Integrating speech recognition and natural language understanding capabilities into a desktop application can greatly enhance its usability and user experience. There are several options available to achieve this integration:
1. Pre-built APIs and SDKs:
A popular option is to use pre-built APIs and SDKs provided by platforms like Google Cloud Speech-to-Text, Microsoft Azure Speech Services, or Amazon Transcribe. These services offer a range of functionality, including speech recognition, transcription, and natural language processing. By integrating these APIs into your application, you can leverage the advanced capabilities already implemented by these platforms, saving development time and effort.
2. Third-party services:
Another option is to utilize third-party services that specialize in speech recognition and natural language understanding. These services, such as Nuance and IBM Watson, provide cloud-based solutions that offer scalability and ease of integration. They often come with additional features and support for multiple languages and dialects, making them suitable for a wide range of applications.

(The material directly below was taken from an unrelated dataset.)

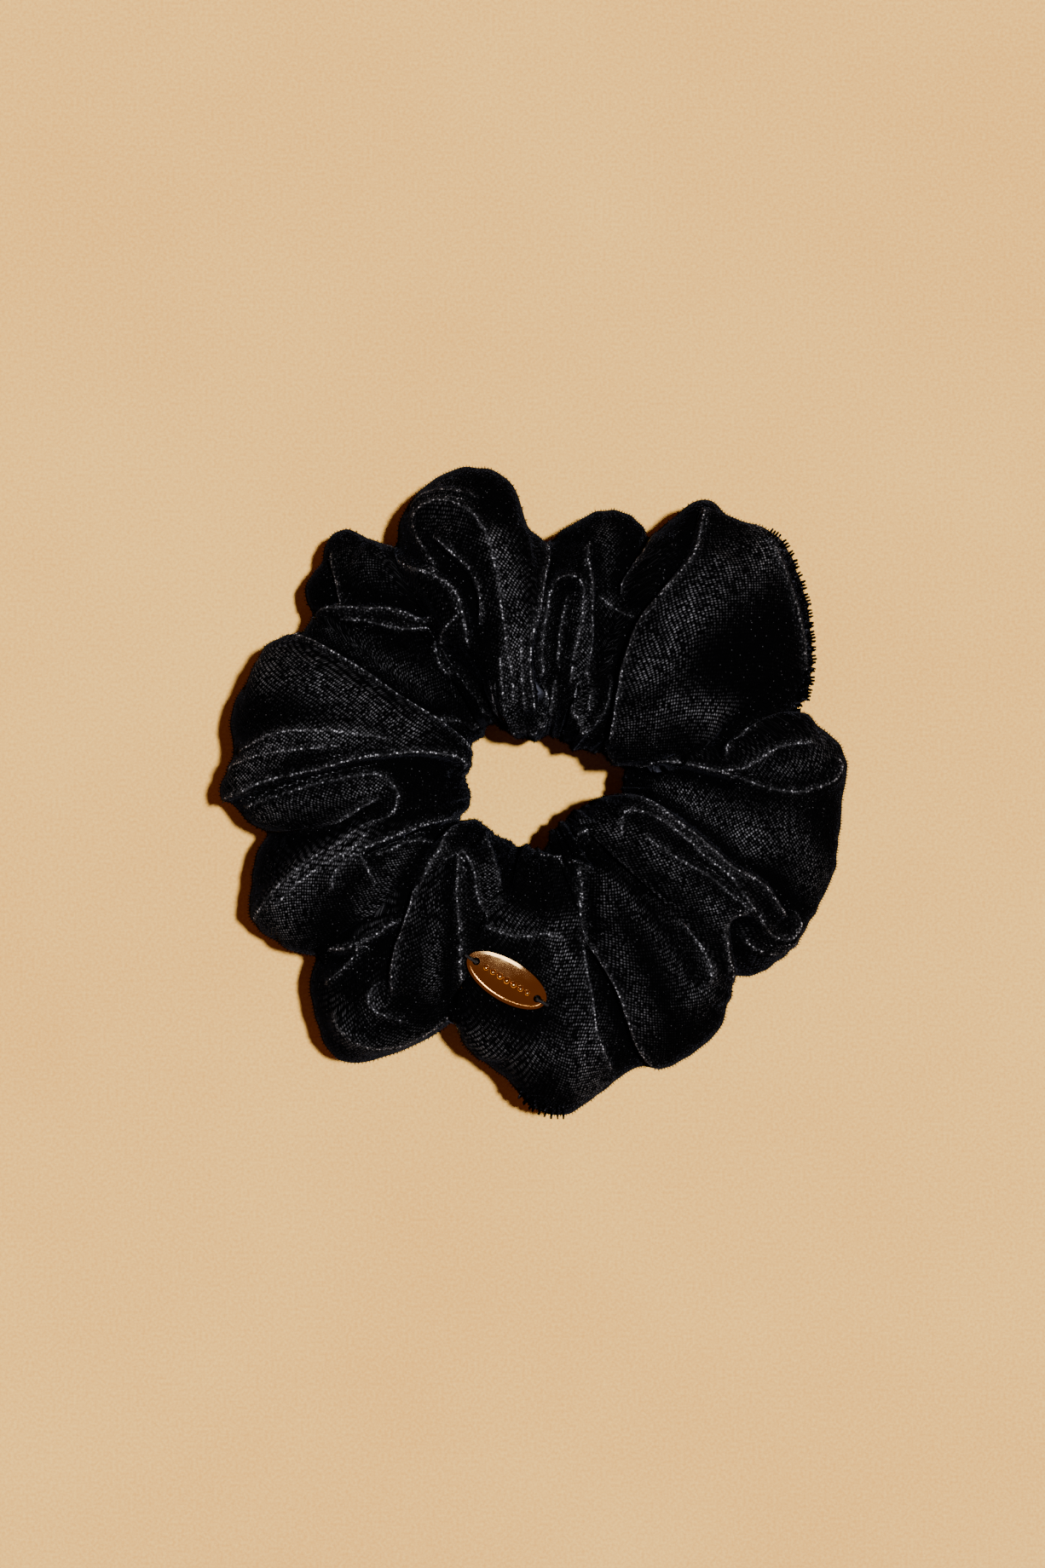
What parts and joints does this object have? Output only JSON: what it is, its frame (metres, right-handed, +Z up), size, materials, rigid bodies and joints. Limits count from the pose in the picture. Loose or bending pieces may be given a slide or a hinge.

3. Developing your own solution:
If you require more control and customization over the speech recognition and natural language understanding capabilities, you can develop your own solution using libraries and frameworks. For speech recognition, CMUSphinx and PocketSphinx are popular open source options that provide offline speech recognition capabilities. On the natural language understanding side, OpenNLP and Stanford NLP offer libraries for text analysis and processing.
When choosing the integration option, consider factors such as budget, project requirements, desired level of customization, and the need for scalability and cloud-based services. Evaluate the capabilities, features, and pricing of the different options, and select the one that best aligns with your application’s needs.